Menanggapi putusan vonis bebas, Alpin Jarkasi Husein Harahap Ketua Dewan Pimpinan Daerah Ikatan Mahasiswa Muhammadiyah (DPD IMM) Provinsi Riau menilai bahwa vonis yang dilakukan oleh majelis hakim sangat tidak berkeadilan dan tidak sedikitpun memuat azas perspektif korban.
“Seseorang harus berpikir seakan-akan menjadi korban yang menderita, sakit, dan mungkin tidak paham akan sebuah pertanyaan karena masih anak-anak. Kemudian dalil (aturan dan atau dasar) vonis yang digunakan oleh hakim terlalu kaku, administratif hingga tekstual.” ujar Alpin kepada media ini, Jumat (01/03).
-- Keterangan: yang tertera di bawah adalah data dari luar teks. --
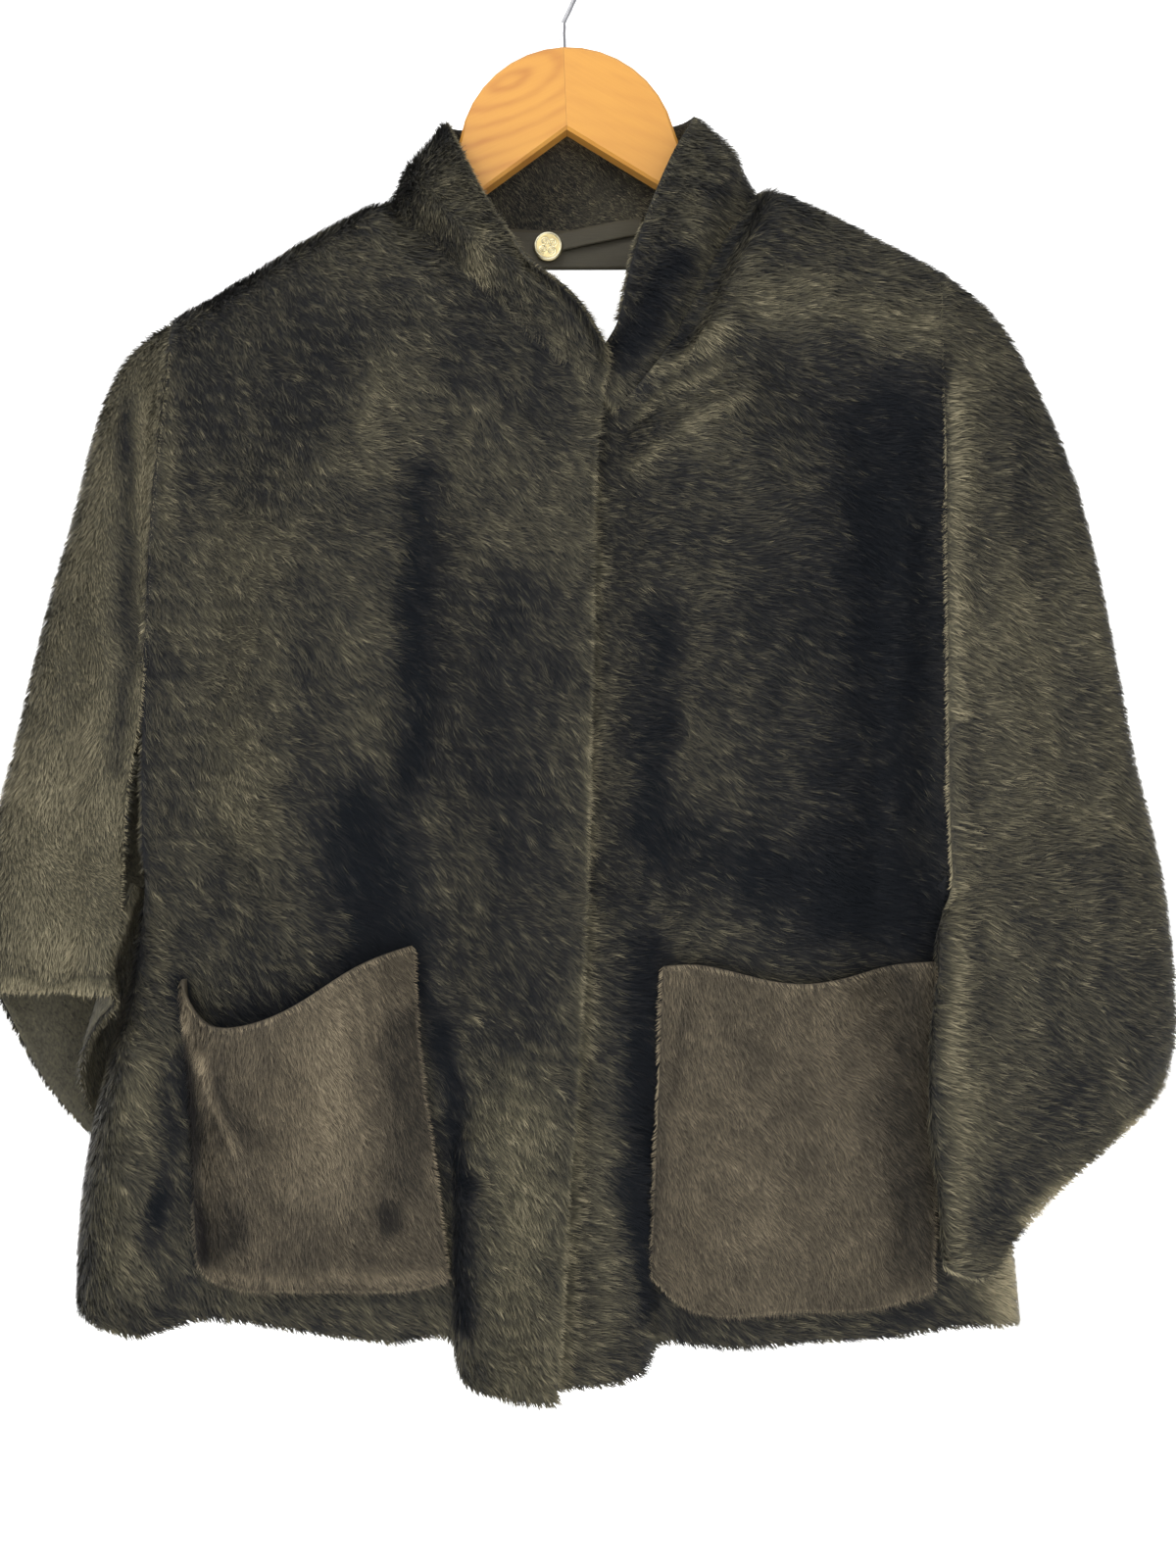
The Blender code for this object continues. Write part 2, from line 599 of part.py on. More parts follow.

Menurut Ketua DPD IMM Provinsi Riau, hakikatnya hakim harus tunduk pada 10 prinsip-prinsip dasar kode etik dan pedoman perilaku hakim, yakni: (1) Berperilaku Adil, (2) Berperilaku Jujur, (3) Berperilaku Arif dan Bijaksana, (4) Bersikap Mandiri, (5) Berintegritas Tinggi, (6) Bertangung Jawab, (7) Menjunjung Tinggi Harga Diri, (8) Berdisplin Tinggi, (9) Berperilaku Rendah Hati, (10) Bersikap Profesional.
Muncul pertanyaan, Alpin mempersoalkan, Etika dan Pedoman Perilaku mana yang dapat kita jadikan sebagai argumentasi untuk melegitimasi vonis majelis hakim pengadilan tersebut?
“Dari vonis yang dilakukan hakim tersebut justru akan merusak nama baik “terduga” dan pastinya akan merusak citra dunia pendidikan khususnya Perguruan Tinggi Negeri di kota Pekanbaru tersebut. Bagaimana tidak? Pecah tangis mahasiswi berinsial LM tersebut akan membekas dalam sejarah dunia Pendidikan, bahwa ketidakadilan dan perilaku pelecehan terhadap mahasiswa dan wanita dilindungi oleh oknum birokrat kampus atas dasar menjaga nama baik kampus,” tegas Alpin tampak kecewa.
Alpin Harahap menyimpulkan, Implementasi Peraturan Menteri Pendidikan, Kebudayaan, Riset, dan Teknologi Republik Indonesia nomor 30 tahun 2021 tentang Pencegahan dan Penanganan Kekerasan Seksual di Lingkungan Perguruan Tinggi Gagal total.
Dikatakannya, Peraturan tersebut dibuat atas dasar untuk melindungi Mahasiswa dari Kekerasan Seksual, mengoptimalkan Penyelenggaraan Tri Dharma Perguruan Tinggi, mencegah dan menangani Kekerasan Seksual di Perguruan Tinggi.
Sementara yang terjadi, ungkap Alpin, justru terduga pelaku di vonis bebas dengan alasan tidak ada bukti kekerasan dan pengancaman.
“Aneh bin ajaib, niat tindakan (perbuatan) kekerasan seksual itu tidak mungkin dilakukan di pasar (tempat keramaian) karena kalau dilakukan ditempat ramai itu namanya kuliah umum, BUKAN PENCABULAN! Masuk akal bila tidak ada bukti pada kejadian ini,” tukasnya.
Sebagai Pimpinan tertinggi di Ikatan Mahasiswa Muhammdiyah Riau, Alpin Harahap merasakan jeritan kampus dengan isak tangis kekecewaan karena telah di khianati oleh intelektual berseragam (birokrat).
“Hakikat dari visi kampus dihadirkan untuk membebaskan bangsa ini dari belenggu kebodohan sebagai upaya untuk mencerdaskan kehidupan bangsa, bukan tempat predator (kekerasan seksual) berkeliaran dan mencari mangsa,” beber Alpin.
“Saya Alpin Jarkasi Husein Harahap Ketua DPD IMM Provinsi Riau siap berdiskusi dan berdebat dengan siapapun terkait dengan vonis tersebut, atas nama kejujuran dan keadilan! Bukan untuk gagah-gagahan apalagi gimmick semata,” tegasnya lagi.
Terakhir, Ketua DPD IMM Riau berharap agar kampus menjadi tempat yang nyaman, ramah, demokratis (freedom of speech and freedom of espression) serta menjadi tempat perlindungan mahasiswa/i terhadap perilaku yang tidak beradab atas kekerasan seksual. Karena Ketika mahasiswa nyaman, dan merasa terlindungi ia juga akan lebih giat belajar untuk mewujudkan manusia yang beradab dan berkeadilan.